Because the story is so neat, it often gets exaggerated into a single dramatic moment: one take, jaws drop, instant stardom. Real life is usually messier. But the core is solid: Astley entered SAW as a studio trainee/assistant, and his voice created a striking contrast with his youthful look that became part of his early impact.
You can also see how the record was positioned for mainstream dominance: strong pop craft, visual presentation suited to TV, and a vocal that offered immediate differentiation in a crowded market.

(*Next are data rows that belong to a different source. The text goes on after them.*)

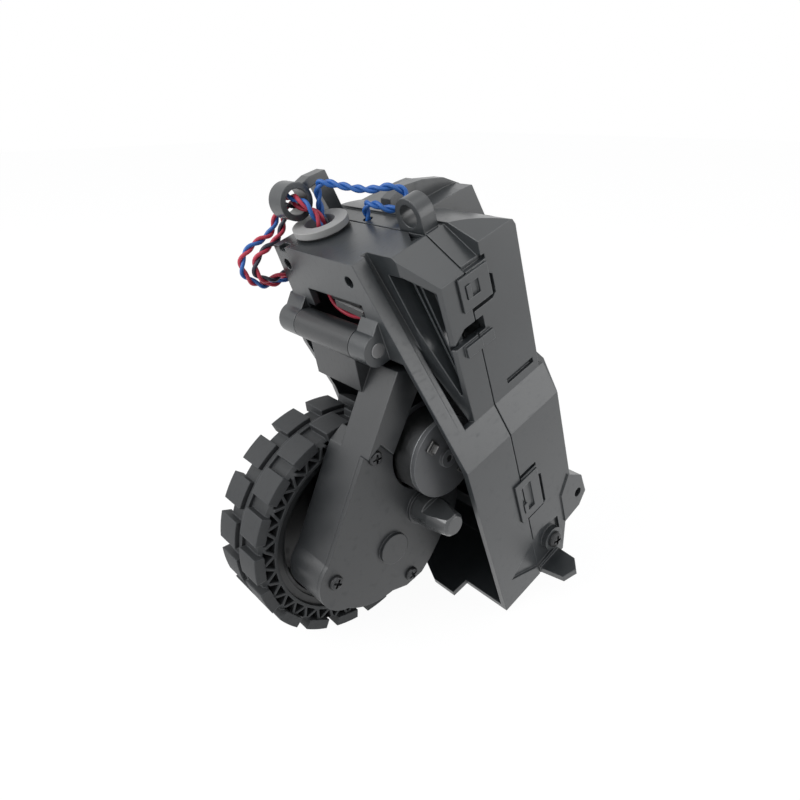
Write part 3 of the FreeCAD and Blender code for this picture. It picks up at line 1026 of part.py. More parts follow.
SWITCH_PAIR = [
    (13.6, 28.6, -1.0), (13.6, 28.6, 3.8), (14.6, 28.9, 8.2), (15.0, 27.0, 12.2),
    (17.2, 22.8, 10.6), (19.6, 17.8, 8.8), (21.8, 13.6, 7.9), (24.4, 9.8, 8.2),
    (27.2, 7.0, 6.0), (25.6, 7.6, 1.9), (22.1, 10.2, 2.7), (20.5, 13.5, 4.9),
    (20.5, 18.0, 4.2), (20.5, 18.0, -1.2)]
CORNER_SHARE = 0.45


def lead(label, points, radius):
    """A round lead along straight runs joined by tangent arcs."""
    route = [Vector(*point) for point in points]
    edges, start, bends = [], route[0], []
    for before, corner, after in zip(route, route[1:], route[2:]):
        back, onward = before - corner, after - corner
        half_turn = (math.pi - back.getAngle(onward)) / 2
        share = CORNER_SHARE * min(back.Length, onward.Length)
        bend = share / math.tan(half_turn)
        back.normalize()
        onward.normalize()
        inward = back + onward
        inward.normalize()
        entry, leave = corner + back * share, corner + onward * share
        middle = corner + inward * (bend / math.cos(half_turn) - bend)
        edges += [Part.LineSegment(start, entry).toShape(),
                  Part.Arc(entry, middle, leave).toShape()]
        start = leave
        bends.append(bend)
    edges.append(Part.LineSegment(start, route[-1]).toShape())
    path = Part.Wire(edges)
    section = Part.Wire([Part.Circle(route[0], route[1] - route[0], float(radius)).toShape()])
    made = doc.addObject("Part::Feature", label)
    made.Label = label
    made.Shape = path.makePipeShell([section], True, False)
    print("%s length %.1f, bends %s, volume share %.4f" % (
        label, path.Length, " ".join("%.1f" % bend for bend in bends),
        made.Shape.Volume / (math.pi * radius ** 2 * path.Length)))
    finish(made)


def make_plug():
    plug = body("lead_plug")
    pad(plug, "shell", "XY_Plane", rectangle(-3.9, -1.9, 3.9, 1.9), -11.0, 0.0)
    pad(plug, "key", "XY_Plane", rectangle(-1.2, 1.5, 1.2, 2.7), -8.0, 0.0)
    cut(plug, "sockets", "XY_Plane",
        {"circles": [((across, 0.0), 0.6) for across in (-3.0, -1.0, 1.0, 3.0)]},
        -11.0, -7.0)
    finish(plug, (PLUG.x, PLUG.z), PLUG.y, lean_turn.inverted())


make_front_shell()
make_rear_shell()
make_hinge_pin()
make_grommet()
make_drop_switch()
make_torsion_spring()
make_boss_screw()
make_gearbox_housing()
make_gearbox_cover()
make_arm_screws()
make_stop_peg()
make_motor()
make_gears()
make_axle_parts()
make_tyre()
make_rim()
lead("outer_lead_pair", OUTER_PAIR, PAIR)
lead("inner_lead_pair", INNER_PAIR, PAIR)
lead("switch_lead_pair", SWITCH_PAIR, PAIR)
make_plug()
doc.recompute()

# Standing place of the whole module: it leans on its wheel and its foot
def stand(offset):
    """Places every sub-part in the leaning stance, moved by an offset."""
    lean = Placement(offset, lean_turn)
    for part, at in sub_parts:
        part.Placement = lean.multiply(at)
    doc.recompute()


def around(chosen):
    """The box round the chosen sub-parts."""
    box = None
    for part in chosen:
        bound = part.Shape.optimalBoundingBox(False)
        box = bound if box is None else box.united(bound)
    return box


# The origin is the middle of the box round everything but the leads, on the floor
stand(Vector(0, 0, 0))
box = around([part for part, at in sub_parts if "lead" not in part.Label])
shift = Vector(-box.Center.x, -box.Center.y, -box.ZMin)
stand(shift)

for item in doc.Objects:
    if any(word in item.State for word in ("Invalid", "Error")):
        raise RuntimeError("%s failed: %s" % (item.Label, item.State))
os.makedirs("parts", exist_ok=True)
for part, at in sub_parts:
    shape = part.Shape
    if shape.isNull() or not shape.isValid():
        raise RuntimeError("%s has no valid shape" % part.Label)
    bound = shape.BoundBox
    print("%-18s %6.1f %6.1f %6.1f  solids %d volume %.0f" % (
        part.Label, bound.XLength, bound.YLength, bound.ZLength, len(shape.Solids),
        shape.Volume))
    shape.exportStep("parts/%s.step" % part.Label)
print("box %.3f %.3f %.3f, shift %.4f %.4f %.4f" % (
    box.XLength, box.YLength, box.ZLength, shift.x, shift.y, shift.z))
for name, at, level in (("hinge", HINGE, 16.5), ("wheel", AXIS, 21.3), ("motor", MOTOR, -4.0),
                        ("first", FIRST, 6.6), ("second", SECOND, 3.3)):
    place = lean_turn.multVec(Vector(float(at[0]), level, float(at[1]))) + shift
    print("%s axis at %.4f %.4f %.4f" % (name, place.x, place.y, place.z))
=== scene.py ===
import math

import bmesh
import bpy
from bpy.props import FloatProperty, FloatVectorProperty, PointerProperty
from mathutils import Matrix, Vector


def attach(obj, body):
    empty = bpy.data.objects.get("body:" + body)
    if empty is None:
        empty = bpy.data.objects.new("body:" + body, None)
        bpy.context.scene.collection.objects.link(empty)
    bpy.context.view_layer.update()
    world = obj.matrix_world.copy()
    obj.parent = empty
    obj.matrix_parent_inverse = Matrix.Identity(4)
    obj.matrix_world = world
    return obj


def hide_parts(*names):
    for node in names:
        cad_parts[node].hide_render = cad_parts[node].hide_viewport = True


bl_info = {
    "name": "Robot vacuum wheel module",
    "version": (1, 0, 0),
    "blender": (4, 5, 0),
    "location": "View3D > Sidebar > Wheel module",
    "description": "Dresses the drive wheel module: leads, screws, finishes and stage",
    "category": "Object",
}

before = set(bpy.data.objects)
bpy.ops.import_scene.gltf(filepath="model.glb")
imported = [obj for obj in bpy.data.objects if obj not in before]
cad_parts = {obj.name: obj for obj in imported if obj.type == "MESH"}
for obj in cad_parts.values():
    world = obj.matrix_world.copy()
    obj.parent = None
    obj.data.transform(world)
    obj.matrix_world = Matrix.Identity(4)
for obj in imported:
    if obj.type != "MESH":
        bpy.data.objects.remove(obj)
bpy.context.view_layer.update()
MM = 0.001

# The casing leans over its wheel. Points are given in the casing's own frame, in
# millimetres, and the standing frame turns them about Y and moves them.
LEAN = math.radians(18.6)
STANDING = Vector((-26.4466, -2.7, 118.7721))
TURN = Matrix.Rotation(-LEAN, 3, "Y")
# The same step as a matrix, for pieces that are modelled in millimetres
CASING = Matrix.Translation(STANDING * MM) @ TURN.to_4x4() @ Matrix.Scale(MM, 4)


def stand(point):
    """A casing point in millimetres as a standing point in metres."""
    return (TURN @ Vector(point) + STANDING) * MM


# Settings that a user would change

class StageSettings(bpy.types.PropertyGroup):
    lens: FloatProperty(name="Lens", description="Focal length of the camera", default=28.446,
                        unit="CAMERA")
    eye: FloatVectorProperty(name="Camera place", description="Where the camera stands",
                             default=(-0.114585, -0.123558, 0.152814), subtype="TRANSLATION")
    turn: FloatVectorProperty(name="Camera turn", description="Euler angles of the camera",
                              default=(1.125000, 0.010366, -0.739544), subtype="EULER")
    lamp: FloatProperty(name="Lamps", description="Share of the lamps' full power",
                        default=1.0, min=0.0)
    sky: FloatProperty(name="Surround", description="Strength of the surrounding light",
                       default=0.36, min=0.0)
    paper: FloatVectorProperty(name="Floor colour", description="Colour of the floor",
                               default=(0.86, 0.86, 0.86), subtype="COLOR", min=0.0, max=1.0)


class LeadSettings(bpy.types.PropertyGroup):
    wire: FloatProperty(name="Wire thickness", description="Diameter of one insulated wire",
                        default=0.00112, unit="LENGTH")
    lay: FloatProperty(name="Twist length", description="Length of one full twist of a pair",
                       default=0.0078, unit="LENGTH")
    red: FloatVectorProperty(name="Red", description="Colour of the red insulation",
                             default=(0.50, 0.035, 0.07), subtype="COLOR", min=0.0, max=1.0)
    blue: FloatVectorProperty(name="Blue", description="Colour of the blue insulation",
                              default=(0.02, 0.12, 0.42), subtype="COLOR", min=0.0, max=1.0)
    dark: FloatVectorProperty(name="Dark", description="Colour of the dark insulation",
                              default=(0.012, 0.013, 0.03), subtype="COLOR", min=0.0, max=1.0)


class FinishSettings(bpy.types.PropertyGroup):
    casing: FloatVectorProperty(name="Casing", description="Colour of the casing's plastic",
                                default=(0.029, 0.033, 0.036), subtype="COLOR", min=0.0,
                                max=1.0)
    arm: FloatVectorProperty(name="Arm", description="Colour of the arm's plastic",
                             default=(0.017, 0.019, 0.021), subtype="COLOR", min=0.0, max=1.0)
    tyre: FloatVectorProperty(name="Tyre", description="Colour of the tyre's rubber",
                              default=(0.026, 0.028, 0.030), subtype="COLOR", min=0.0,
                              max=1.0)
    grommet: FloatVectorProperty(name="Grommet", description="Colour of the wire grommet",
                                 default=(0.37, 0.37, 0.365), subtype="COLOR", min=0.0,
                                 max=1.0)


# Leads, by the same routes as their solids

PLUG = Vector((20.2, 39.3, -61.0))
PLUG_PITCH = 1.3


def over_plug(across, up):
    """A point above the hanging plug, given along the level and the upright."""
    return tuple(PLUG + TURN.transposed() @ Vector((across, 0, up)))


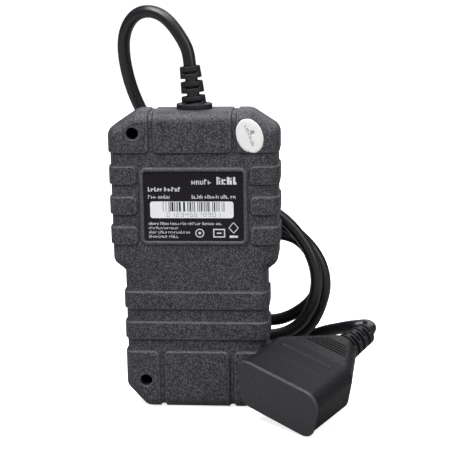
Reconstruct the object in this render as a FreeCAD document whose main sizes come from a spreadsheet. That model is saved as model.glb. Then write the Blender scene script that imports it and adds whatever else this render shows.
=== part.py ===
"""Handheld OBD code reader with a captive cable and a capped sixteen-pin diagnostic plug.

Millimetres, +Z up. The handset stands on its foot at z = 0 with its two shells meeting on the plane y = 0:
the ribbed rear shell faces -Y, and the display and keys face +Y. The plug has a frame of its own, with
X across its mating face, Y from that face towards the cable and Z up, and one placement carries it.
"""

import FreeCAD, Part
import math
import os
import re
import Sketcher
from FreeCAD import Placement, Rotation, Vector

doc = FreeCAD.newDocument("CodeReader")

# ---------------------------------------------------------------- driving dimensions

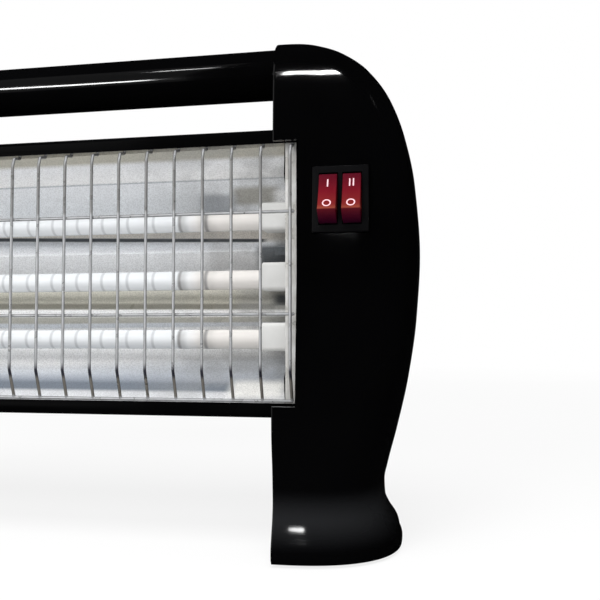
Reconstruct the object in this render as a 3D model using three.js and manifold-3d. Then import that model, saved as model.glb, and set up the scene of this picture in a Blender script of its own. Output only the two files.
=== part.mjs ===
// A free-standing quartz heater. Two glossy side casings with flared feet carry a sheet housing,
// which holds a folded reflector, three quartz tubes and a wire guard. A round handle joins the
// casings at the top, and a double rocker switch sits in the right one.
// Millimetres. X runs along the heater, Y to its back and Z up, from the middle of the floor box.
import * as THREE from "three";
import { mergeVertices } from "three/addons/utils/BufferGeometryUtils.js";
import Module from "manifold-3d";

const wasm = await Module();
wasm.setup();

// Whole heater
const overallHeight = 247.5;
const overallDepth = 118;
const clearance = 0.3;
const cutOverrun = 12;

// Head length, and how far in from the housing's ends the casings' rims lie
const housingHalfLength = 147.4;
const rimSetIn = 11;
const rimLean = 3;

// Side casings
const casingWidth = 67.4;
const casingWall = 2.5;
const casingFloor = 3;
const footProud = 1.5;
const casingRidgeShare = -0.254;
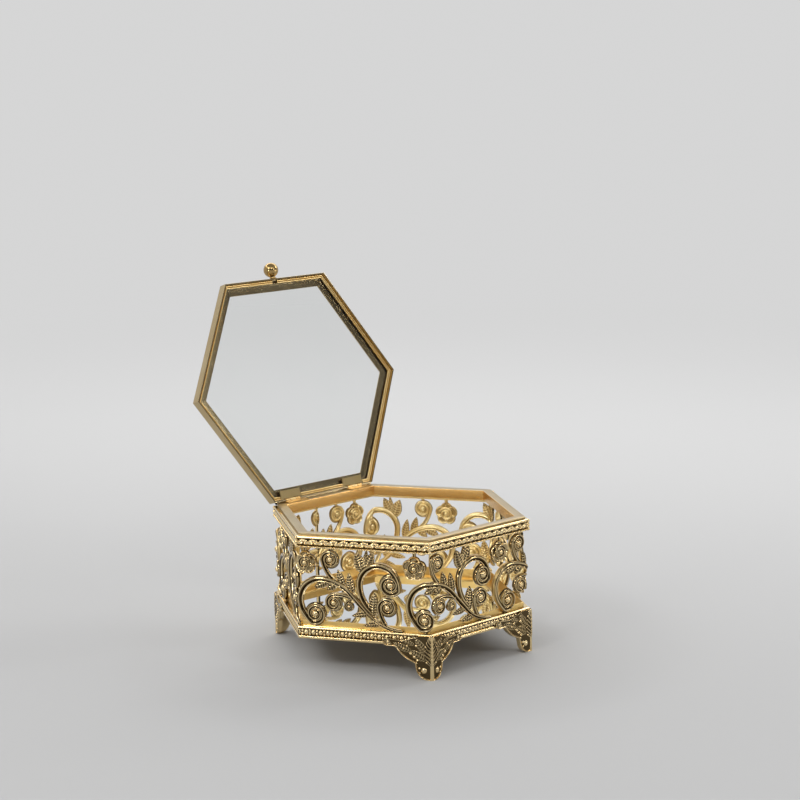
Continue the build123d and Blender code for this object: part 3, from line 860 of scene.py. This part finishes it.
# Ornament of a wing, as reach along the wall and height: a scroll, leaves, and beads with their radius
WING_SCROLL = (20.9, 17.3, 2.1, 200, 1)
WING_LEAVES = [
    (2.6, 9.6, 10.6, 13.8, 3.8),
    (2.4, 12.6, 7.8, 19.9, 3.6),
    (9.6, 13.4, 18.4, 17.0, 3.2),
    (8.2, 16.6, 14.0, 18.6, 2.2),
]
WING_BEADS = [(8.2, 10.9, 0.85), (9.9, 12.5, 0.8), (6.7, 9.4, 0.75), (11.6, 15.9, 0.7), (13.2, 14.7, 0.65),
              (7.2, 16.2, 0.75), (2.2, 8.5, 0.65), (7.3, 8.0, 0.6), (3.6, 4.6, 1.5), (5.8, 5.6, 0.7),
              (5.6, 3.4, 0.6)]
wing_plate = 0.3  # how far a wing's plain ground stands out at its edges
# painted shade over a wing's plain ground, for its dark reflection
ground_painted_shade = 0.92
edge_inset = 0.42  # of the stems that line a wing, from its outline


def with_painted_shade(shape, share, least):
    """A shape with its painted shade scaled and kept above a least painted shade."""
    points, faces, painted_shade = shape
    return points, faces, np.maximum(painted_shade * share, least)


def stem_along(points, width, base, rise, inner):
    """A fluted stem through a list of points."""
    points = np.array(points, float)
    distance = np.concatenate([[0], np.cumsum(np.hypot(*np.diff(points, axis=0).T))])
    even = np.linspace(0, distance[-1], max(6, int(distance[-1] / 0.3)))
    centres = np.column_stack([np.interp(even, distance, values) for values in points.T])
    centres[1:-1] = (centres[:-2] + 2 * centres[1:-1] + centres[2:]) / 4
    widths = width * rounded_end(np.minimum(even, even[-1] - even), 0.5)
    return stem_shape(centres, headings_along(centres), widths, base, rise, inner)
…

A quick reference table: why the “twist” mattered
| What audiences expected | What they heard | Why it helped |
|---|---|---|
| Youthful, light pop voice | Deep baritone with soul phrasing | Instant memorability and talk value |
| Another SAW “constructed” act | A convincing, emotionally direct vocal | Added credibility to the production |
| Video-first teen idol | Radio-first “who is that singer?” | Let the song win before the image arrived |
The legacy: the behind-the-scenes guy who became the punchline and the classic
Astley’s career has had multiple lives: 80s chart force, early retirement and reset, then an internet rebirth where the joke was the point… until the joke turned into genuine affection. The “rickroll” era is its own cultural chapter, and it’s built on the fact that the original record is actually good, not just funny, as summarized in background notes on the song’s later cultural life.
And that circles back to the origin twist. If he had sounded like the face suggested, Never Gonna Give You Up might have blended into the decade’s playlist. Instead, it arrived with a built-in plot twist: a studio assistant with a voice that sounded like it belonged to someone twice his age.

Conclusion
Rick Astley almost wasn’t “Rick Astley the singer” at all. He was a behind-the-scenes learner inside an aggressive hit-making system, aiming at musicianship and production more than stardom. Then his voice detonated the expectations of everyone in the room and, soon after, everyone with a radio.
The lesson is deliciously simple: pop history isn’t only made by perfect plans. Sometimes it’s made by a kid running errands who sounds like an old soul when the microphone finally turns on.